In 2012, Stewart Lee’s Comedy Vehicle won a BAFTA for Best Comedy Programme.
And there was little except admiration from other humanists (and abuse from Christians) for his spoof musical, Jerry Springer: The Opera.
Neither Lee not Christie were aware that the latter’s show, A Bic For Her, had the buzz around Edinburgh this year though.
“We don’t go out at night and talk to anyone. I also imagine the sort of satirical articles I have written about the Foster’s and Perrier awards would count against her.
“But it’ll make it easier for us to organise our lives, and as I start to visibly fade away and become prematurely senile it would be great if she could do a tour next year.”

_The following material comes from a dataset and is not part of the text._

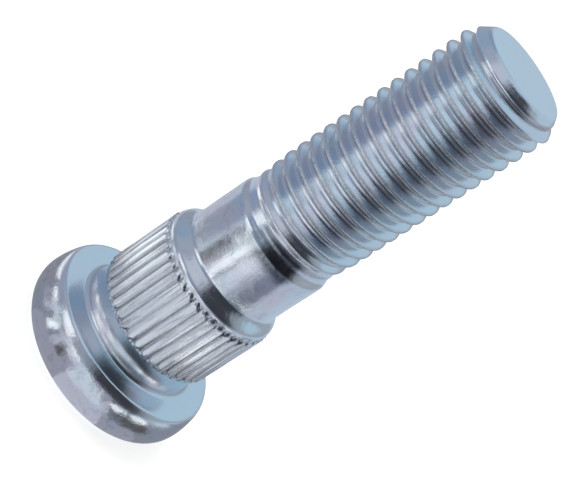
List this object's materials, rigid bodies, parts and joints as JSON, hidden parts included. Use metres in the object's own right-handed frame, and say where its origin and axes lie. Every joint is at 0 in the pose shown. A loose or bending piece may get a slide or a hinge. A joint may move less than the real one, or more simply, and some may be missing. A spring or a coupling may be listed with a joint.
{
  "type": "wheel stud",
  "caption": "Press-in wheel stud with a round forged head, a straight knurl, a smooth shank and a rolled right-hand thread.",
  "frame": {"origin": "centre of the outer face of the head, which the stud stands on", "axes": "+Z along the stud, from the head to the threaded tip"},
  "size_m": [0.0204, 0.0204, 0.0509],
  "materials": {
    "zinc_plating": "gloss"
  },
  "bodies": {
    "root": {"wheel_stud": "zinc_plating"}
  },
  "joints": []
}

He might even be able to tour biennially now.
“What I would like to do is do it every other year now and my wife could do the years in between.
“As I get older I find it harder to have ideas, partly because I dismiss things out of hand more quickly, and partly because nothing really happens to me any more.
“I don’t have adventures. I don’t interact with culture in any way. I just read newspapers and look after children. I don’t have any experiences that I can write about so it’s harder to come up with things.”
So expect more invention from the comic’s comic, because children are not a good source, for two reasons.
“Firstly: It is a fairly clichéd, well-worn subject. Secondly: it is someone else’s life. The stuff I do ends up on television and YouTube now, so I can’t talk about them because it is their lives, and their friends’ parents will see it.
“Your children are a brilliant comic resource in your life, but they are other people so I don’t think it’s fair to go into too much detail. They’re not a resource for me to pillage.”
And while “the lack of material” means the first few weeks of a new show can be frightening, at least he gets a break from the offspring.
“At the beginning of a new show you feel sick and frightened. But by the time I get to Brighton I will be all right. And I do really enjoy it. Because for three hours no one is asking you any questions or getting you to do things or talking to you. So it’s quite relaxing really.”